The creators and performers of Fela! strive to follow Fela’s challenging, demanding lead. The bandleader and composer never settled for anything less than total musical precision and on-stage perfection, from dancers to horn section. Fela cared because music, according to Fela, was the weapon. It is also the foundation of Fela!. By breaking down and transcribing dozens of songs from Fela’s 50-album repertoire, Fela! musical director and Antibalas trombonist Aaron Johnson found a musical thread that united Fela’s diverse tracks.

“This is clave music,” explains Johnson, noting the persistent pulse that runs throughout Fela’s songs. “The music is structured, with all its layers and complex rhythmic language, on the clave line that runs throughout. The patterns may vary from song to song, but that basis lets you jump into another song relatively easily.”

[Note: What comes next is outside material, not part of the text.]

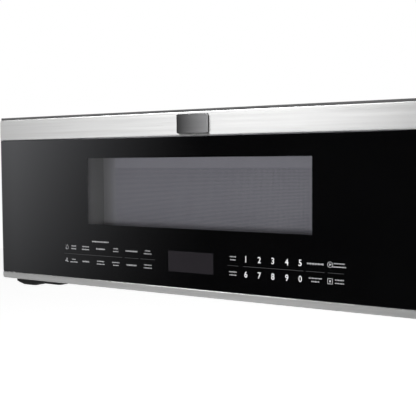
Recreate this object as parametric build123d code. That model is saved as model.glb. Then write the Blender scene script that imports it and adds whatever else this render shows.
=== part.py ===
from build123d import *

import os
from math import cos, radians, sin, sqrt

os.makedirs("parts", exist_ok=True)

# An over the range microwave with a full-width door, in millimetres.
# Origin: centre of the wall plate's back face. +X to the right, +Y into the wall, +Z up.

# ---- Cabinet ----
cabinet_height = 260.0
cabinet_depth = 418.0
sheet = 1.0
wall_plate_width = 700.0
wall_plate_height = 200.0
wall_plate_thickness = 2.0
stud_spacing = 406.4
stud_row_spacing = 120.0
stud_hole_radius = 3.5
hook_width = 36.0
hook_rise = 9.0
hook_reach = 5.0
hook_spacing = 500.0
hook_clearance = 0.5
cabinet_bolt_spacing = 560.0
cabinet_bolt_y = -300.0
cabinet_bolt_radius = 3.0
cabinet_nut_across = 13.0
cabinet_nut_height = 6.0
cabinet_nut_collar = 4.5
cord_bushing_inset = 58.5
cord_bushing_y = -62.0
cord_bushing_radius = 11.0
cord_hole_radius = 5.0
cord_bushing_flange = 2.0
back_screw_inset = 13.0
back_screw_radius = 4.0
back_screw_head = 1.6

# ---- Door ----
door_width = 759.0
door_overhang = 1.0
door_height = 256.0
door_depth = 43.0
door_gap = 2.0
door_drop = 2.0
band_height = 32.8
strip_height = 10.2
skin = 1.0
skin_return = 14.0
skin_corner = 4.0
glass_thickness = 4.0
glass_recess = 0.4
glass_gap = 0.3
badge_width = 52.6
badge_offset = 6.5
badge_height = 27.3
badge_thickness = 3.0
badge_corner = 2.5
frame_wall = 3.0
frame_front = 3.0
frame_top_drop = 8.0
rear_cover_thickness = 3.0
rear_corner = 8.0
grip_depth = 21.0
window_width = 381.0
window_height = 100.0
window_bottom = 93.6
window_margin = 5.0
touch_board_width = 500.0
touch_board_height = 54.0
touch_board_bottom = 24.0
touch_board_thickness = 1.6
display_width = 77.2
display_height = 29.4
display_bottom = 32.6
display_depth = 7.0
choke_inset = 89.5
choke_bottom = 35.0
choke_top_inset = 12.0
choke_depth = 17.5
choke_channel = 22.0
screen_thickness = 0.6
pane_lap = 14.0

# ---- Door hinge ----
hinge_inset = 12.0
hinge_stand_off = 14.0
hinge_pin_radius = 4.0
hinge_pin_length = 14.0
bush_radius = 6.5
bush_flange_radius = 8.6
boss_radius = 9.0
boss_height = 16.0
running_gap = 0.05
hinge_plate = 3.0
hinge_plate_width = 115.0
hinge_plate_back = 36.0
hinge_plate_reach = 32.0
hinge_plate_corner = 5.0
hinge_plate_chamfer = 18.0
hinge_door_gap = 3.0
hinge_cap_inset = 4.0
hinge_cap_length = 55.0
hinge_cap_width = 28.0
hinge_cap_drop = 6.0
hinge_cap_left_ramp = 24.0
hinge_cap_right_ramp = 6.0
hinge_cap_round = 2.5
upper_arm_width = 20.0
upper_arm_gap = 1.2
upper_arm_flange = 1.2
upper_arm_rise = 9.0
hinge_screw_radius = 2.5
hinge_screw_head = 2.0
hinge_screw_inset = 12.0
hinge_screw_shares = (0.25, 0.55, 0.85)

# ---- Oven ----
oven_width = 530.0
oven_height = 176.0
oven_depth = 320.0
oven_floor_height = 54.0
wave_port_depth = 90.0
wave_port_height = 44.0
wave_port_y = -215.0
wave_port_z = 40.0
wave_cover_margin = 8.0
wave_cover_thickness = 0.8
waveguide_width = 32.0

# ---- Turntable ----
tray_radius = 144.0
tray_thickness = 5.0
tray_rim = 11.0
tray_slope = 12.0
roller_radius = 9.0
roller_width = 7.0
roller_edge = 1.0
roller_count = 3
roller_axle_radius = 2.5
axle_end = 2.0
ring_radius = 96.0
ring_band = 6.0
ring_height = 6.0
seat_gap = 0.3
coupler_radius = 11.0
coupler_lobe = 15.0
coupler_lobe_width = 9.0
coupler_lift = 2.0
lug_radius = 3.5
lug_height = 6.0
lug_gap = 0.5
drive_shaft_radius = 3.5
drive_shaft_depth = 8.0
drive_hole_gap = 1.5
turntable_motor_radius = 24.5
turntable_motor_height = 14.0
motor_ear_length = 9.0
motor_ear_width = 14.0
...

Eschewing more traditional musical theatre sounds, the team kept Fela’s red-hot, urgent vocal delivery and striking female call-and-reponse choruses, while supporting the emerging narrative of Fela’s inner life by finding a broad range of emotional expression and new instrumentation for Fela’s distinctive melodies. (A haunting vocal line sung by Fela’s mother originated in a sax line from one of his songs.) “To support the story, we really played with instrumentation. It took a lot of trial and error to get it right. We had to drop the drums here, the guitars there, to vary it and create some peaks and valleys.”

Trailblaizer

Fela’s life was rife with peaks, valleys, and paradoxes, moments captured dynamically in Fela!.

Adored by fans, Fela was persecuted by the authorities. Authoritarian to his band, he called for liberty and freedom of thought. Known for his sexual forthrightness and dozens of wives, his lifestyle seemingly overshadowed his intellectual prowess and true commitment to improving people’s lives. “Fela always said his real inspiration for music came from sex,” Stein recalls. “But he read a lot. He had a huge library and really knew his stuff. Those ideas would then develop into a song.”

A million mourners attended his funeral in Lagos when he passed on in late 1997, However, though widely respected worldwide by the musical elite and though his records sold in the millions throughout Africa, Fela’s work remained relatively obscure, never achieving the impact that should have put him in the global ranks of icons like Bob Marley or Malcolm X. Fela!,by keeping to its subject’s high standards and musical grit, has helped ease the Afrobeat master’s return to his rightful place as an internationally respected musical trailblazer and composer.

Johnson and the Fela! crew's painstaking work has paid off, and their creative input in the show maintains its subject’s exacting standards. Fela! has been seen by millions on three continents, attaining public accolades and critical acclaim from both theatre circles and die-hard Afrobeat fans.

“Afrobeat is really the only genre you can trace back to one artist,” Johnson notes. “The most important thing for me in this whole process was it had to feel real, legit. I want the Afrobeat audience to say, ‘Yes, this holds water.’ To know that the music worked. That’s why we went to the source.”